The follow-up investigation of this tragedy was particularly disturbing. The search team was sent off in a vehicle with inadequate armor and security was lacking with only two Humvees along as support (local Marine commander left base with four). Most egregious, the lead Humvee driver waved the assassin to the side of the road instead of having him drive ahead-the common procedure given past experiences with car bombers. The cargo truck was a sitting duck. In light of the above, the attack never should have happened.

And so, three days before her 21st birthday, Marine Corporal Ramona (Madelyn to friends) Valdez, the native of the Dominican Republic who dreamed of becoming a Pennsylvania State Trooper and attending a four-year college after mustering out, perished in a fiery explosion. She was supposed to have been sent stateside in May. Her birthday presents, a box of candies, card and SAT books, were in transit as she took her last breath. On June I, 2007, a Marine training facility was named after the heroic Corporal.

As I wrote this, I couldn’t help but think of the single mothers and their daughters who recently fled homelands rife with violence and futureless tomorrows to make the arduous, dangerous journey north in search of asylum and a new beginning in the country whose rise to world prominence was due in no small part to its immigrant population. Imagine their shock when after arriving at what they believed to be “heaven’s gates,” their children were ripped from their arms and sent to what for them was a veritable hell from which they might never escape.

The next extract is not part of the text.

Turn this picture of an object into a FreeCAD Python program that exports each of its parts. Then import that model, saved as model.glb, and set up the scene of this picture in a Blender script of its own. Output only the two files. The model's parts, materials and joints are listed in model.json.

As bad as the forced removal of Japanese-Americans during World War II was, at least the families weren’t separated. I wondered how many potential Ramonas would never have the opportunity to follow in her path. I wondered where (or if) I would be if my father had been ripped from my Slovenian grandmother’s arms before she passed through the portals of Ellis Island.

Ramona Valdez, the quintessential example of what an immigrant child can do given the chance, is a great role model not only for my granddaughters and nieces and their friends but also for the rest of us. Who wouldn’t want to possess her work ethic, her sense of responsibility, her ability to set a goal and have the willingness to sacrifice whatever it takes to achieve it; to be blessed with empathy and compassion and kindness when dealing with others? Perhaps most importantly, Ramona understood the importance of making the right choice — of taking the time to think before doing. How many of us whose lives are littered with the residue of bad choices regret not having possessed that ability?

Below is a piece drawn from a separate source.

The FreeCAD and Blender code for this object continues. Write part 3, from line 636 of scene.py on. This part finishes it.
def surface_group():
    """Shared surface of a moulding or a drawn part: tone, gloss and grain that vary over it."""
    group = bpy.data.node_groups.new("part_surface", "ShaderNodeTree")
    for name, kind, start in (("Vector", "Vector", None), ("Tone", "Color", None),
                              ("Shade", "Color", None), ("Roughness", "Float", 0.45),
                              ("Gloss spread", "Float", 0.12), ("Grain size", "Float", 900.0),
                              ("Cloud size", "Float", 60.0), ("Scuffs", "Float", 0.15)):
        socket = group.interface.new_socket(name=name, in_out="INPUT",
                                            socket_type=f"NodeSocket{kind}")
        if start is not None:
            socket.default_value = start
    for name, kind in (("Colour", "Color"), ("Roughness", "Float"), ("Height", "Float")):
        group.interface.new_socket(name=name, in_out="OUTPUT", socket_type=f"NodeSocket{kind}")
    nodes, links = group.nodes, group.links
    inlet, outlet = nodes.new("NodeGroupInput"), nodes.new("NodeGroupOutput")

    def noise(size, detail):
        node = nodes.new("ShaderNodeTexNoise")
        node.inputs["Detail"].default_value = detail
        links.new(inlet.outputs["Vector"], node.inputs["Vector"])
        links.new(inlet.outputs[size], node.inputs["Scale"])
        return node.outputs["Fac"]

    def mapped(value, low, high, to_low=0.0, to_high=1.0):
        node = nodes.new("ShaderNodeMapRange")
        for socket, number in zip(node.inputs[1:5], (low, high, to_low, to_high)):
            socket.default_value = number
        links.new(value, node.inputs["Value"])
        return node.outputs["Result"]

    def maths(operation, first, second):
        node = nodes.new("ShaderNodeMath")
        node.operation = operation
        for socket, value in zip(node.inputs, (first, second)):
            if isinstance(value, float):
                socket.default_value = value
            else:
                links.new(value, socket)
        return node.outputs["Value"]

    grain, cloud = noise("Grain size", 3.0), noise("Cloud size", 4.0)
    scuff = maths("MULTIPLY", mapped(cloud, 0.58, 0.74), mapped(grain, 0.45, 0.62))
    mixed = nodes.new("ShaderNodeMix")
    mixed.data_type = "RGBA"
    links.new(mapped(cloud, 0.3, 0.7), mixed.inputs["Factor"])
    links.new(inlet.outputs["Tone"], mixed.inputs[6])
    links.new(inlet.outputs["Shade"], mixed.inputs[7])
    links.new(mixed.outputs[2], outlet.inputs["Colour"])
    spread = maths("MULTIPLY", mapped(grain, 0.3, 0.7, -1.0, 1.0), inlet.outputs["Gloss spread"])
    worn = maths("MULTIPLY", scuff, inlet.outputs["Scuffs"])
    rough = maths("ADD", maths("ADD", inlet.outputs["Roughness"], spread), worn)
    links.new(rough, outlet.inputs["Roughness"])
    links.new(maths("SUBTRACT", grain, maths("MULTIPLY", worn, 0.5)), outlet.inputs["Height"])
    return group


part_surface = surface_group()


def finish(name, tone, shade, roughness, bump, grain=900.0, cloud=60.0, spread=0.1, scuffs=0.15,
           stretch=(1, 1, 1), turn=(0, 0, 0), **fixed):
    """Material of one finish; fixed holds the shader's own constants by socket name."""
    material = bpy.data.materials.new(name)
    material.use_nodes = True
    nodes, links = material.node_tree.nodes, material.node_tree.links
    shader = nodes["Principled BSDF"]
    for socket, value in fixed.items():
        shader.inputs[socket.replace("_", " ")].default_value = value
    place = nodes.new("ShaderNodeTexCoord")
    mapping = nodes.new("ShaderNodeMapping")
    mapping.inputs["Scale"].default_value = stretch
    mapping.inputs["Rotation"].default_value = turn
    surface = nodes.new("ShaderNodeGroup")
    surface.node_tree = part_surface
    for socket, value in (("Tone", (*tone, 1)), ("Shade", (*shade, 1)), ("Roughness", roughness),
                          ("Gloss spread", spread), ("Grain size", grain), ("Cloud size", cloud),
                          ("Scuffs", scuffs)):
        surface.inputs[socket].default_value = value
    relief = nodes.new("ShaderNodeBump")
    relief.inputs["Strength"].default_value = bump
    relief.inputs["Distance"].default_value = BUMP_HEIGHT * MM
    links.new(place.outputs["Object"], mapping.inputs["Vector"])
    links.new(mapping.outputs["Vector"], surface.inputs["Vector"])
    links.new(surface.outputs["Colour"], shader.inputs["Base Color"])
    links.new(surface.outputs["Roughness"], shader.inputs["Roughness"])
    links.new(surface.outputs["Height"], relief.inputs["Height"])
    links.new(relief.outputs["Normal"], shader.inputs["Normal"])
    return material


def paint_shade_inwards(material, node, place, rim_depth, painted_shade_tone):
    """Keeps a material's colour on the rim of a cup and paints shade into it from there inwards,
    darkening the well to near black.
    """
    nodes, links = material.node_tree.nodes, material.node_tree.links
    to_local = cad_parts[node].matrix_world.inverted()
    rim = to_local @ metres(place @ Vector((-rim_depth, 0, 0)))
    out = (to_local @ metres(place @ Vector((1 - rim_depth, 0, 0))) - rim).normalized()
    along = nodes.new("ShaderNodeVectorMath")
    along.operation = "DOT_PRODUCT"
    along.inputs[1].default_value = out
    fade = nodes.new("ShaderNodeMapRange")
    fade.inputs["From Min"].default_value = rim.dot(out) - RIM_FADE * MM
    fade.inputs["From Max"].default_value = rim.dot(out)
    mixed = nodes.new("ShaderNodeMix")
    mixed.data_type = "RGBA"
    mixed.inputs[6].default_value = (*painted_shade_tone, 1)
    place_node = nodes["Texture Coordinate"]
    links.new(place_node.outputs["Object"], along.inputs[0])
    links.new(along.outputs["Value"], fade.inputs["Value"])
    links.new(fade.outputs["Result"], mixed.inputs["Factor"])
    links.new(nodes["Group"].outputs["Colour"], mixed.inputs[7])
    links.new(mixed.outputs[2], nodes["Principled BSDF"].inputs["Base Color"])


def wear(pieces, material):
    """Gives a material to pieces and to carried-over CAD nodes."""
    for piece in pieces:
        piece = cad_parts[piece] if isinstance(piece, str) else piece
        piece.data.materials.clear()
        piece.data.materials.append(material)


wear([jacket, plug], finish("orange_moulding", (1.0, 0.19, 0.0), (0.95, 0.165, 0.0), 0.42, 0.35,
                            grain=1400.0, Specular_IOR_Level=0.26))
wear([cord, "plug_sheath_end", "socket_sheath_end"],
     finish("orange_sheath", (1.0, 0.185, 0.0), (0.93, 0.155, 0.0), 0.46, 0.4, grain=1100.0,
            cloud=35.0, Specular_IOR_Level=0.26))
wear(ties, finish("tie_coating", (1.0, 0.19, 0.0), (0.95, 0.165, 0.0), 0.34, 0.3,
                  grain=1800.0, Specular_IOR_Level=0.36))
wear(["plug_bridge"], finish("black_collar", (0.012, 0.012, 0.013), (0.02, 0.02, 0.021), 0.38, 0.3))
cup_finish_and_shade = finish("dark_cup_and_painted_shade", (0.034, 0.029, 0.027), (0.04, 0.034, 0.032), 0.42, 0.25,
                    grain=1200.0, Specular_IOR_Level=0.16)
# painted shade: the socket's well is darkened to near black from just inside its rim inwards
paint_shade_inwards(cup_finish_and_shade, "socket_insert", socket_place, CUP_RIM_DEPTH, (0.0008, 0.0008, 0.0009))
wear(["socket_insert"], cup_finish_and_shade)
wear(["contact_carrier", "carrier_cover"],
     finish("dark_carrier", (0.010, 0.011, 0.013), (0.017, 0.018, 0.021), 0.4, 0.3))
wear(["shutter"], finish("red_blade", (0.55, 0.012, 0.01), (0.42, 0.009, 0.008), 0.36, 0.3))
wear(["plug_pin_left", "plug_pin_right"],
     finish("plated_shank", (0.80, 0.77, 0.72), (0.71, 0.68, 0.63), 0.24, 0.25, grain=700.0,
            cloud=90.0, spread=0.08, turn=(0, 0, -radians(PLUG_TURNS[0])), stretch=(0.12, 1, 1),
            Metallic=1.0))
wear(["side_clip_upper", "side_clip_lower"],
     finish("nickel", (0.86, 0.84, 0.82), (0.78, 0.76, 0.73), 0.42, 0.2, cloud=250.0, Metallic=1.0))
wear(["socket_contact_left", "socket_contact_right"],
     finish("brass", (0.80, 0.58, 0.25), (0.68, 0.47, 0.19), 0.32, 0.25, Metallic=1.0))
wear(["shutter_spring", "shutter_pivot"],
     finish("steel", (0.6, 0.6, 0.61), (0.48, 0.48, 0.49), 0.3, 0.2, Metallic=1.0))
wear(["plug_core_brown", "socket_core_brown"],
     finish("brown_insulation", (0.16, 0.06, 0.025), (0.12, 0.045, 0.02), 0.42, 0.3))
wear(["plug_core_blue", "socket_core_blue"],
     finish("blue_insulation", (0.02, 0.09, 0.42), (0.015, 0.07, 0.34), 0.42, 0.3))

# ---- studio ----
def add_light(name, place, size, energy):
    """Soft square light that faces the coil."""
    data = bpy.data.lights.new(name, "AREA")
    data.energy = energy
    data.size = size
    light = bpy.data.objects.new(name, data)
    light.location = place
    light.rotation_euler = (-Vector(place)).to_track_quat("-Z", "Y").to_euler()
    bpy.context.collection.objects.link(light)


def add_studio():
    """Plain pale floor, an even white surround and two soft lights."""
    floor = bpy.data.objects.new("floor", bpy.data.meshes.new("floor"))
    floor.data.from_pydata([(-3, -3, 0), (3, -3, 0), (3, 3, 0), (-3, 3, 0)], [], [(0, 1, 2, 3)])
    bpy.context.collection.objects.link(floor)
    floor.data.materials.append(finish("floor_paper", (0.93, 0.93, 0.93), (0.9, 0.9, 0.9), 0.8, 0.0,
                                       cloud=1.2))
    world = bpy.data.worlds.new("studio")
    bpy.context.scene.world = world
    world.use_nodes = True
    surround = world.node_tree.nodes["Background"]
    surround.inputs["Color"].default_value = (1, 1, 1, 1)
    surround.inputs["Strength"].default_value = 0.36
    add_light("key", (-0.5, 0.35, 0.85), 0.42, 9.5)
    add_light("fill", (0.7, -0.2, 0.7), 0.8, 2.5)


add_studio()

By working to instill Ramona’s attributes in our children, we’d be honoring her memory and helping to guarantee that her death was not in vain. In the process, not only would our children become better persons, but so too might we. Rest in peace Cpl. Valdez — an immigrant’s child who died for her adopted country while living her dream. Semper Fi.

Ray Lenarcic is a 1965 State University of New York at Fredonia graduate and is a resident of Herkimer.